● PROBLEM DESCRIPTION:
Return, exactly as written, every line from the first line of the data below through the line that contains "lip: 3, top: 7".

● COLLECTED MATERIAL:
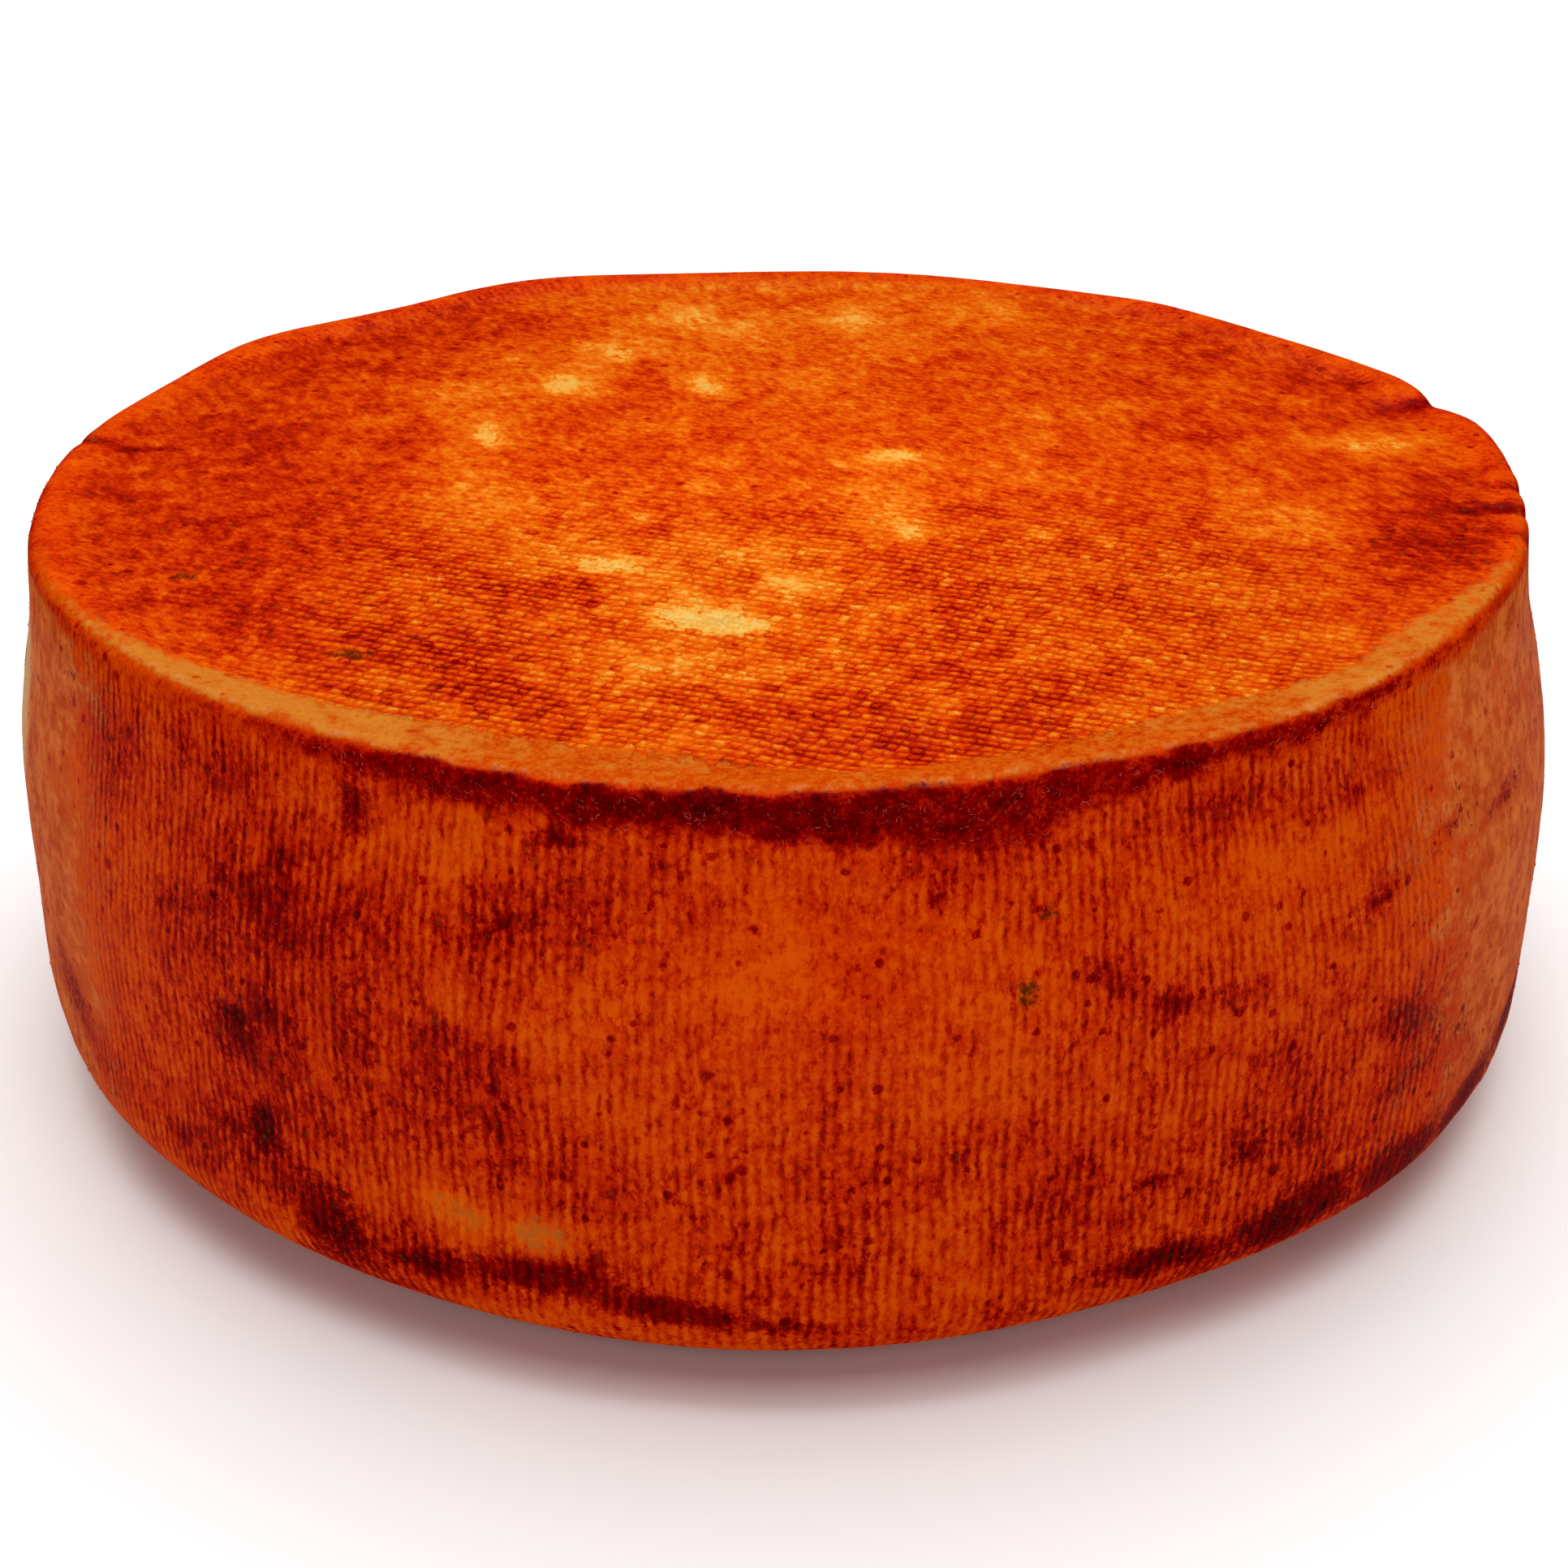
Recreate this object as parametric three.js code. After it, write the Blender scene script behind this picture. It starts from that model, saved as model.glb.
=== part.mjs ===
// One uncut wheel of pressed cheese in its rind, in millimetres, +Z up.
// The wheel lies flat. Its origin is the middle of the underside, and -Y is its front.
import * as THREE from 'three';
import { mergeVertices } from 'three/addons/utils/BufferGeometryUtils.js';

// Driving dimensions
const HEIGHT = 67;             // underside to the top of the rim lip
const RIM_RADIUS = 86;         // sharp outer edge of the top face
const BELLY_RADIUS = 90;       // the side at its widest
const FLARE_HEIGHT = 30;       // from the rim down to where the belly is full
const FOOT_ROUND_HEIGHT = 12.5; // the soft lower corner, up the side
const FOOT_ROUND_WIDTH = 23.5; // and in along the underside
const RIM_ROUND = 1.4;         // small round on the rim's outer edge
const LIP_WIDTH = 9;           // smooth lip that the press plate left round the top
const LIP_RISE = 1.0;          // the lip's height over the shallow valley inside it
const TOP_CROWN = 0.8;         // rise of the top face from that valley to its middle

// How finely the form is cut into faces
const COLUMNS = 128;
const STEPS = { underside: 3, footRound: 8, side: 10, rimRound: 3, lip: 3, top: 7 };

// Where the cloth's folds let the rim swell (out, up > 0) or pinched it (out, up < 0).
// Angles are in degrees, turning left from +X. Spreads are in degrees, the rest in millimetres.
const RIM_SWELLS = [
  { at: 17, spread: 13, out: 2.2, up: 0.2 },   // right-hand bulge
  { at: 17, spread: 4.0, out: -1.4, up: -0.6 }, // the fold that splits it
  { at: 37, spread: 7, out: -0.6, up: 0.2 },   // flat between two corners
  { at: 52, spread: 8, out: 1.0, up: 0.2 },    // blunt corner at the back right
  { at: 76, spread: 9, out: 0.4, up: 0.1 },
  { at: 96, spread: 7, out: -0.3, up: 0.0 },
  { at: 115, spread: 11, out: 2.4, up: 0.4 },  // long bulge at the back left
  { at: 144, spread: 9, out: 2.4, up: 0.2 },
  { at: 172, spread: 11, out: 0.6, up: 0.0 },
  { at: 202, spread: 12, out: 0.8, up: 0.0 },
  { at: 240, spread: 12, out: -1.0, up: -0.2 },
  { at: 293, spread: 14, out: -1.2, up: 0.0 },
  { at: 325, spread: 16, out: -1.2, up: 0.2 },
  { at: 352, spread: 10, out: -0.4, up: 0.0 },
];

// Slow bulges of the lower side, from the way the curd settled in the mould
const SIDE_SWELLS = [
  { at: -8, spread: 20, out: 0.4 },
  { at: -40, spread: 13, out: 0.8 },
  { at: -66, spread: 12, out: -0.3 },
  { at: -92, spread: 14, out: 0.7 },
  { at: -135, spread: 22, out: -0.4 },
  { at: 172, spread: 20, out: 0.9 },
  { at: 120, spread: 18, out: -0.5 },
  { at: 75, spread: 20, out: 0.5 },
  { at: 40, spread: 14, out: -0.3 },
];

const RIND_COLOUR = 0xc8500f;

// A smooth step from 0 to 1, the shape of every slow change of slope below
const ease = (t) => 0.5 - 0.5 * Math.cos(Math.PI * Math.min(Math.max(t, 0), 1));

const steps = (count, pointAt) =>
  Array.from({ length: count }, (_, i) => pointAt((i + 1) / count));

// The flat underside, from the axis out to where the lower corner starts to lift
function underside() {
  const footRadius = BELLY_RADIUS - FOOT_ROUND_WIDTH;
  const outwards = steps(STEPS.underside, (t) => new THREE.Vector2(footRadius * t, 0));
  return [new THREE.Vector2(0, 0), ...outwards];
}

// The lower corner is a quarter of an ellipse
function footRound() {
  const footRadius = BELLY_RADIUS - FOOT_ROUND_WIDTH;
  return steps(STEPS.footRound, (t) => {
    const turn = (Math.PI / 2) * t;
    const radius = footRadius + FOOT_ROUND_WIDTH * Math.sin(turn);
    return new THREE.Vector2(radius, FOOT_ROUND_HEIGHT * (1 - Math.cos(turn)));
  });
}

// The side stands straight over the lower corner, then leans in to the rim
function side() {
  const low = FOOT_ROUND_HEIGHT;
  const high = HEIGHT - RIM_ROUND;
  return steps(STEPS.side, (t) => {
    const height = low + (high - low) * t;
    const flare = ease((HEIGHT - height) / FLARE_HEIGHT);
    return new THREE.Vector2(RIM_RADIUS + (BELLY_RADIUS - RIM_RADIUS) * flare, height);
  });
}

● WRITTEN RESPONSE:
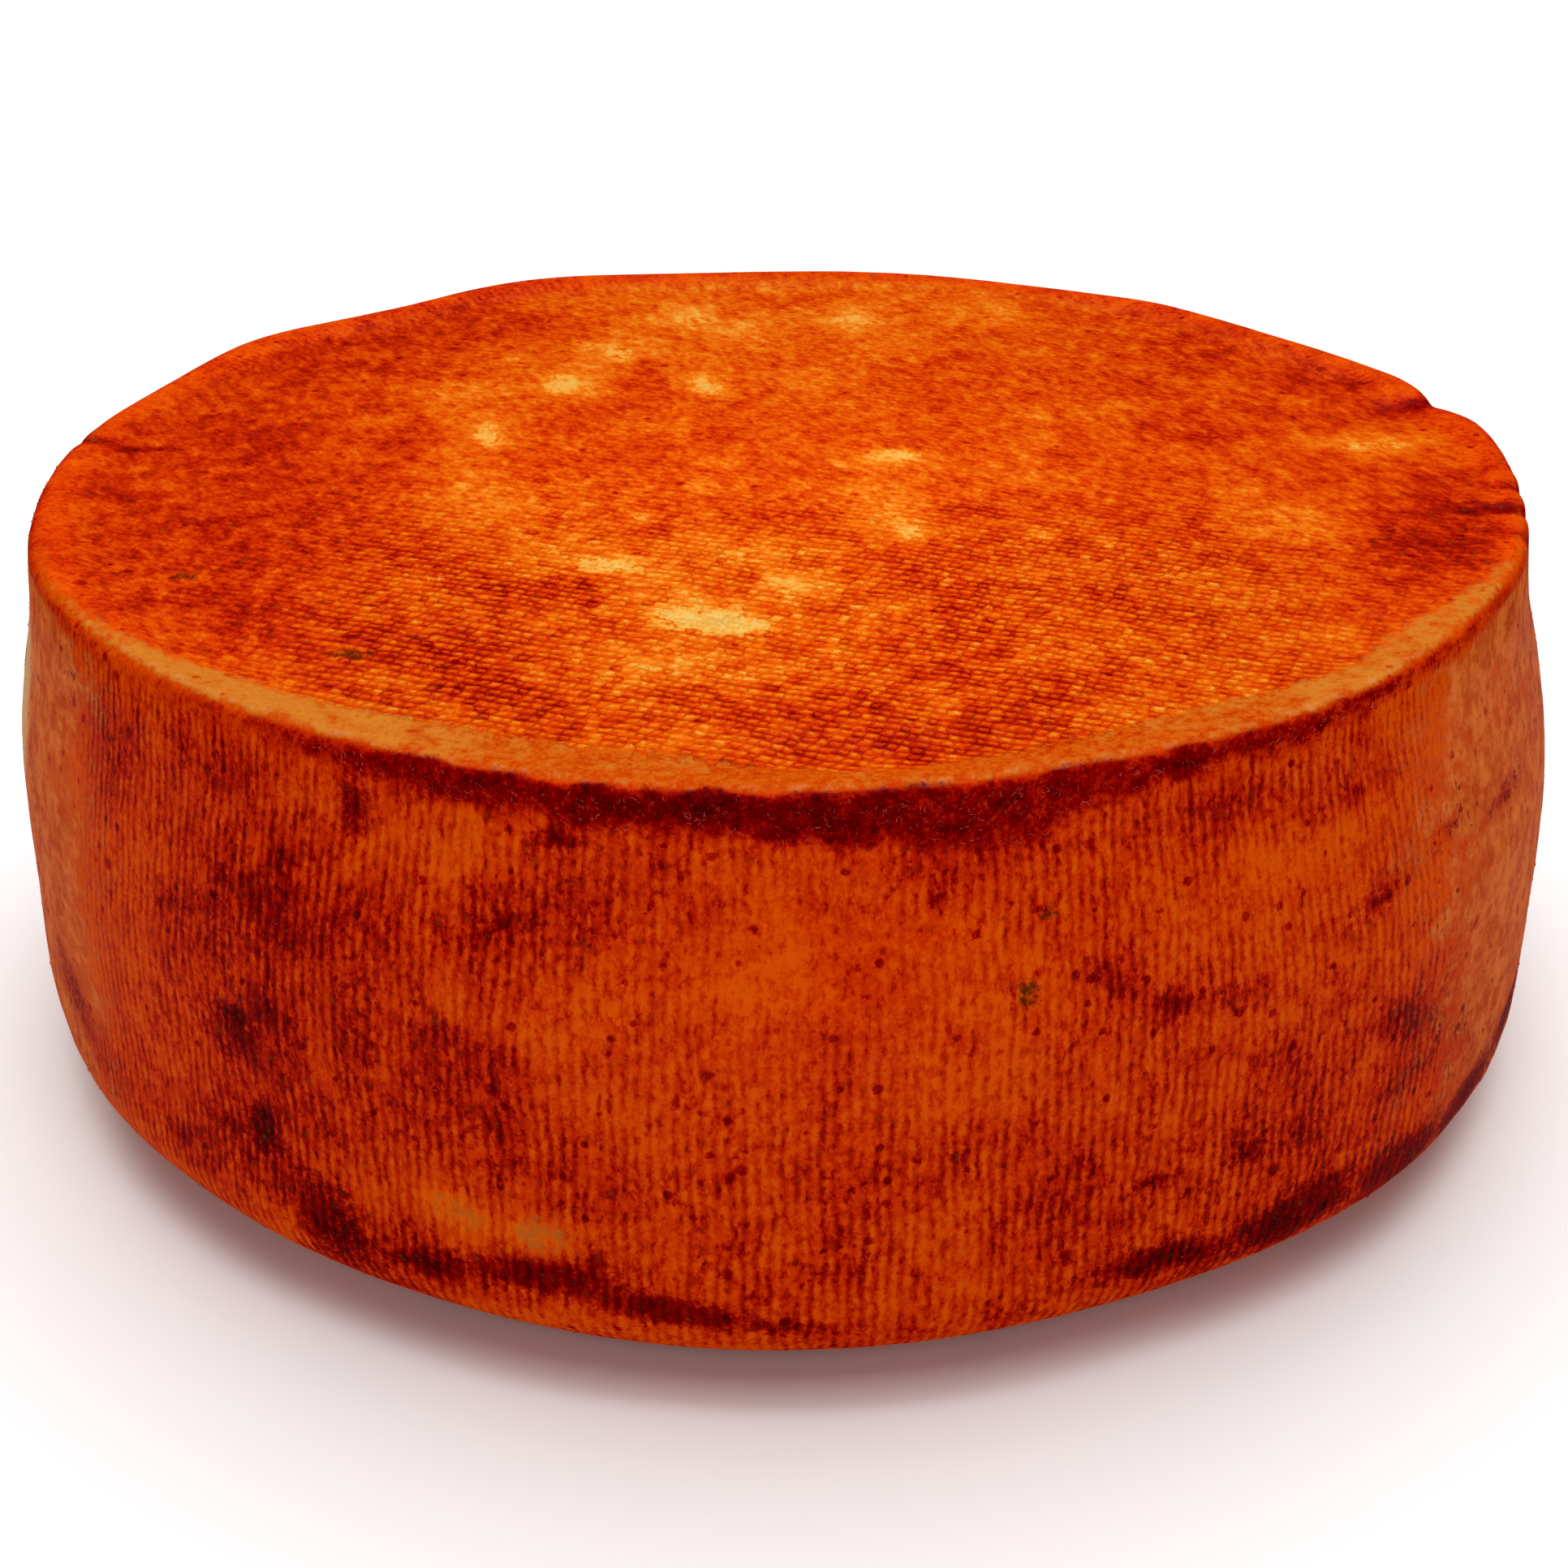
Recreate this object as parametric three.js code. After it, write the Blender scene script behind this picture. It starts from that model, saved as model.glb.
=== part.mjs ===
// One uncut wheel of pressed cheese in its rind, in millimetres, +Z up.
// The wheel lies flat. Its origin is the middle of the underside, and -Y is its front.
import * as THREE from 'three';
import { mergeVertices } from 'three/addons/utils/BufferGeometryUtils.js';

// Driving dimensions
const HEIGHT = 67;             // underside to the top of the rim lip
const RIM_RADIUS = 86;         // sharp outer edge of the top face
const BELLY_RADIUS = 90;       // the side at its widest
const FLARE_HEIGHT = 30;       // from the rim down to where the belly is full
const FOOT_ROUND_HEIGHT = 12.5; // the soft lower corner, up the side
const FOOT_ROUND_WIDTH = 23.5; // and in along the underside
const RIM_ROUND = 1.4;         // small round on the rim's outer edge
const LIP_WIDTH = 9;           // smooth lip that the press plate left round the top
const LIP_RISE = 1.0;          // the lip's height over the shallow valley inside it
const TOP_CROWN = 0.8;         // rise of the top face from that valley to its middle

// How finely the form is cut into faces
const COLUMNS = 128;
const STEPS = { underside: 3, footRound: 8, side: 10, rimRound: 3, lip: 3, top: 7 };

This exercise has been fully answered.